The written records relating to the history of our school are, disappointingly, very thin on the ground. Because the school was privately owned for the first 70 or so years of its existence, there are practically no official records of its early years and its successive owners were, alas, not foresighted enough to preserve the kind of material which might answer our questions about that period of its life. A proper, academic, history of the school is not really viable, therefore, but I hope the bits and pieces that we do know, combined with the slightly fuller records of the second era of the school, will be of interest and help readers to understand something of the unique character of St Margaret's.
In the circumstances, I thought it best not to stick to a strict, chronological format for this brief history, but to tackle it by looking at a series of themes.
St Margaret's is not the oldest school in Hampstead, but it is one of the oldest. What gives it its genuine historical significance, however, is that it is the last remaining "proprietorial" school in the area. In the second half of the 19th century, there were literally dozens of such schools, based in ordinary houses in the leafy residential streets of Hampstead. Most took only a handful of pupils - both boarding and day - and were owned and presided over by the spinster ladies who often had limited qualifications but no other way of providing for themselves. The vast majority lasted only a decade or two, fading away as their owners retired or died. Most of those which did manage to survive for longer were forced to close because of dwindling numbers during the turmoil of the World Wars or by the demand for better facilities and more advanced educational methods as the 20th century progressed. But somehow, very much against the odds, St Margaret's survived. 128 years on, it is now in its fifth home and in the hands of its tenth Principal.
The Name of the School
Although the school is celebrating its 128th anniversary, the name "St Margaret's" is quite a little bit younger. It was normal practise in the 19th century for private schools to have no particular name - they would be referred to by the name of the owners or the houses they occupied. So our school was probably known simply as "Miss Tulloch's" or (possibly) "Chester House". The first mention of "St Margaret's" is in 1898, when a newspaper advertisement appeared, announcing that Miss Tulloch would be moving the school to "St Margaret's, Oak Hill Park". So the name probably came from the house which was to become the school's second home, though we know (from the memoirs of Daphne du Maurier, a former pupil) that even in 1915 it was still referred to as "Miss Tulloch's School". If the name St Margaret's was accidentally given, then it was the most appropriate accident.
Elizabeth Isabella Tulloch was born in the village of Logieraid in Perthshire, Scotland on 9th September 1850, the second child (of 10) of the Revd.

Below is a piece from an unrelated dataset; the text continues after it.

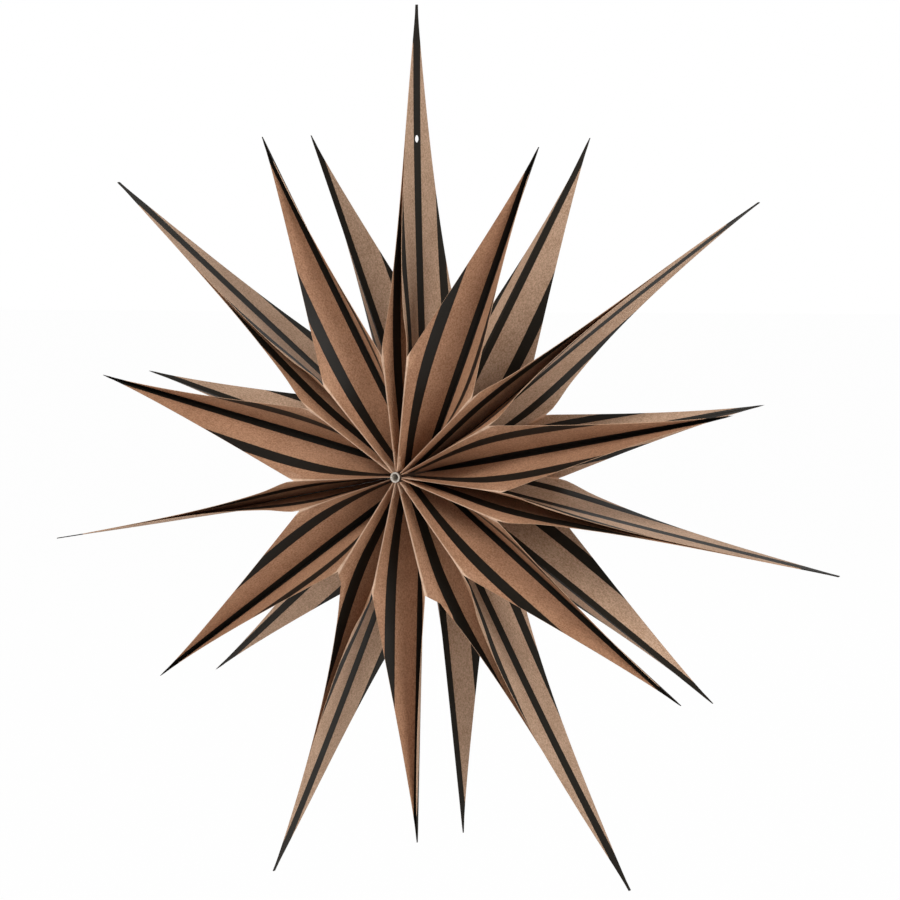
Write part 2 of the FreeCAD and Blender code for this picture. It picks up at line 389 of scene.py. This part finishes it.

John Tulloch, a Minister in the Scottish Free Church. She was almost certainly educated at home, as were most middle class girls at that time. In her early 20s, she spent some time as a Governess to a family in Tunbridge Wells, but returned to Scotland after the death of her mother in 1873. We have no way of knowing when or why this Scottish spinster lady decided that it would be a good idea to open a school for girls in Hampstead, but that is what she did, in 1884, in a newly built house called Chester House, on a newly built street called Westcroft Road, in West Hampstead. She didn't embark on this adventure alone, as the 1891 census shows that her father and sister, Miss Tulloch was Principal of the school, as well as being it's proprietor, for 44 years. In her final year, the Board of Education inspectors described her as "a woman of culture and ideals to whom the school is much indebted for all her educational work". Her pupils, were, I gather, pretty terrified of her.

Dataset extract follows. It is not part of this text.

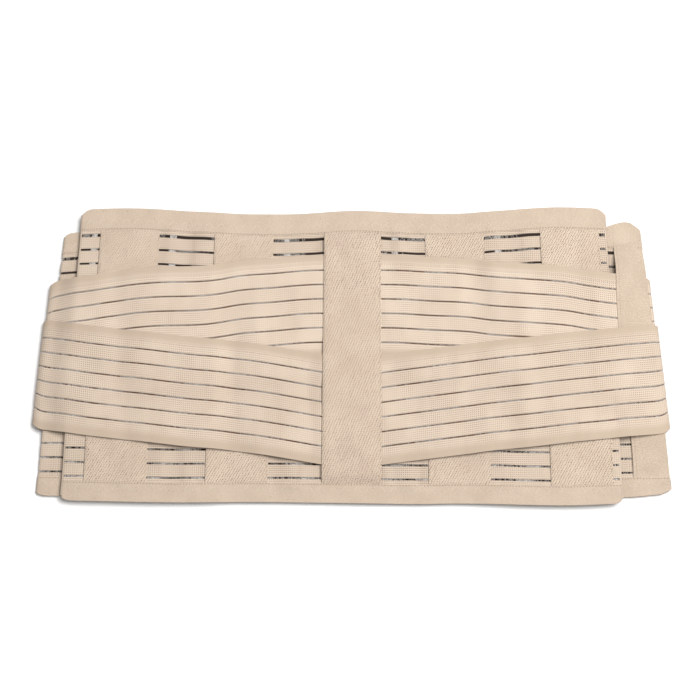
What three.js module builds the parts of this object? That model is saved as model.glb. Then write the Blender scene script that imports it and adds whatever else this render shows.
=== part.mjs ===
// Maternity support belt, fastened and laid flat on its front with the back facing up.
// A ribbed elastic band runs round as one flattened loop, with an inward pleat at each side.
// Millimetres. X runs along the belt, Y from its lower to its upper edge, Z up from the table.
import * as THREE from "three";

// Outline of the belt as it lies
const backHeight = 256;
const leftPleatEdge = 241;
const rightPleatEdge = 224.5;
const leftOuterFold = 258.6;
const rightOuterFold = 258;
const pleatReach = 118;
const pleatRise = 28;
const pleatClearance = 5;
const flare = 0.051;
const lean = 0.0045;
const leftSlant = 0.03;
const rightSlant = 0.0475;
const topWave = 6;
const bottomWave = 4;
const heightWave = 1.6;
const leftTopDrop = 15;
const rightTopDrop = 11;
const bottomRise = 4;
const cornerDrop = 5;
const cornerRun = 9;

// Cloth thicknesses and the air left between them
const elasticThickness = 1.3;
const hemThickness = 1.9;
const coverThickness = 1;
const strapThickness = 1.2;
const frontThickness = 1.6;
const seamGap = 0.3;
const hemSeam = 0.45;
const layerGap = 0.6;
const strapGap = 0.5;

// Hems, stay covers and the panel over the spine
const hemWidth = 19;
const bottomHemWidth = 16.4;
const coverWidth = 52;
const leftOuterCover = 197;
const leftInnerCover = 96;
const rightInnerCover = 90.2;
const rightOuterCover = 192;
const spinePanelWidth = 50;
const spineStepInside = 3;
const spineStepOutside = 1;

// Front closure panels and the plain guide panel at the right-hand side
const frontSeam = 100;
const frontOverlap = 91;
const frontRise = 40;
const guideWidth = 26.5;
const guideOverhang = 2.8;
const guideEdge = rightOuterFold + guideOverhang;
const guideSeam = guideEdge - guideWidth;
const guideHeadDrop = 12;
const guideFootRise = 8.5;
const guideMargin = 4;
const guideRamp = 18;

// The four straps
const strapStart = 3;
const strapTail = 70;
const strapDescent = 15;
const upperStrapWidth = 91;
const upperStrapTop = 87.7;
const leftUpperDrop = 22.8;
const rightUpperDrop = 18;
const lowerStrapWidth = 94;
const lowerStrapTop = -4.6;
const leftLowerRise = 36;
const rightLowerRise = 31.6;
const tailShift = 8;
const leftUpperOverhang = 7.6;
const leftLowerOverhang = 9.6;
const rightUpperOverhang = 5.6;
const rightLowerOverhang = 7.6;
const leftUpperFold = leftOuterFold + leftUpperOverhang;
const leftLowerFold = leftOuterFold + leftLowerOverhang;
const rightUpperFold = rightOuterFold + rightUpperOverhang;
const rightLowerFold = rightOuterFold + rightLowerOverhang;
const foldDepth = 4.5;

// Open lines of the breathable elastic
const slitPitch = 12.65;
const bottomSlitPitch = 12;
const bodySlit = 1.9;
const strapSlit = 1.2;
const firstSlit = 4.5;
const upperStrapMargin = 13.9;
const lowerStrapMargin = 15.4;
const strapSlitCount = 6;
const bodySlitRows = 3;

const foldSteps = 4;

// The upper edge swells where the stays and pleats lie and dips between them.
// at: share of the way from the spine (0) to the pleat edge (-1 left, 1 right).
// rise: share of the wave, up or down.
const upperEdge = [
  { at: -1, rise: 0.1 },
  { at: -0.8, rise: 0.25 },
  { at: -0.6, rise: -0.17 },
  { at: -0.42, rise: -0.45 },
  { at: -0.2, rise: -0.45 },
  { at: 0, rise: 0 },
  { at: 0.24, rise: -0.35 },
  { at: 0.42, rise: -0.4 },
  { at: 0.58, rise: -0.08 },
  { at: 0.8, rise: 0.4 },
  { at: 1, rise: 0.2 },
];
const lowerEdge = [
  { at: -1, rise: 0.8 },
  { at: -0.6, rise: 0.35 },
  { at: -0.35, rise: 0.5 },
  { at: 0, rise: 0.25 },
  { at: 0.25, rise: 0.08 },
  { at: 0.4, rise: 0.18 },
  { at: 0.8, rise: -0.3 },
  { at: 1, rise: 0.1 },
];

// How far each strap has moved across the belt. at: share of the way from the spine to its fold.
// moved: share of its whole drop or rise.
const leftUpperCourse = [
  { at: 0, moved: 0 },
  { at: 0.14, moved: 0 },
  { at: 0.26, moved: 0.13 },
  { at: 0.38, moved: 0.25 },
  { at: 0.47, moved: 0.44 },
  { at: 0.65, moved: 0.53 },
  { at: 0.77, moved: 0.67 },
  { at: 0.85, moved: 0.82 },
  { at: 1, moved: 1 },
];
const rightUpperCourse = [
  { at: 0, moved: 0 },
  { at: 0.14, moved: 0 },
  { at: 0.26, moved: 0.11 },
  { at: 0.39, moved: 0.21 },
  { at: 0.47, moved: 0.37 },
  { at: 0.58, moved: 0.49 },
  { at: 0.71, moved: 0.63 },
  { at: 0.78, moved: 0.8 },
  { at: 0.85, moved: 0.93 },
  { at: 1, moved: 1 },
];
const leftLowerCourse = [
  { at: 0, moved: 0 },
  { at: 0.13, moved: 0.165 },
  { at: 0.26, moved: 0.326 },
  { at: 0.39, moved: 0.455 },
  { at: 0.52, moved: 0.53 },
  { at: 0.65, moved: 0.642 },
  { at: 0.84, moved: 0.805 },
  { at: 1, moved: 1 },
];
const rightLowerCourse = [
  { at: 0, moved: 0 },
  { at: 0.13, moved: 0.165 },
  { at: 0.26, moved: 0.3 },
  { at: 0.39, moved: 0.435 },
  { at: 0.45, moved: 0.5 },
  { at: 0.58, moved: 0.603 },
  { at: 0.71, moved: 0.73 },
  { at: 0.84, moved: 0.845 },
  { at: 1, moved: 1 },
];

// Values that follow from the sizes above
const halfHeight = backHeight / 2;
const layerPitch = hemThickness + layerGap;
const strapPitch = strapThickness + strapGap;
const liftHeight = 2 * strapPitch + elasticThickness / 2 - hemThickness / 2;
const liftFoot = halfHeight - hemWidth - 2;
const liftShoulder = halfHeight / 2;
const layerHeight = (layer) => hemThickness / 2 + layer * layerPitch;
const bend = layerPitch / 2;
const riseEnd = pleatReach + bend + pleatClearance;
const riseStart = riseEnd - pleatRise;
const halfCover = coverWidth / 2;
const halfSpine = spinePanelWidth / 2;

const smooth = (value, from, to) => THREE.MathUtils.smoothstep(value, from, to);
const mix = THREE.MathUtils.lerp;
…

In 1920, Miss Hilda Jean Copinger joined the school as joint Principal, in charge of boarding arrangements and the teaching of domestic science. On Miss Tulloch's retirement, in 1928, she took over the school, but brought in as her partner and co-principal Miss Margaret Macrae, to oversee the academic side. It appears that the Misses Copinger and Macrae did not exactly hit it off, and the partnership was formally dissolved in 1933. I wonder whether their lack of mutual sympathy and understanding might have been related to the fact that, as we can see from the picture (taken in 1931), Miss Macrae was a dog lover, whilst Miss Copinger seems to have preferred cats.
Miss Copinger was also the daughter of a vicar, and was born in Brighton in 1879, the daughter of the Revd Hebert Copinger and his wife Annie. Hers was also a large family and one of her brother's, Wilfrid Herbert Copinger was, for a time, vice principal at The Hall School in Hampstead.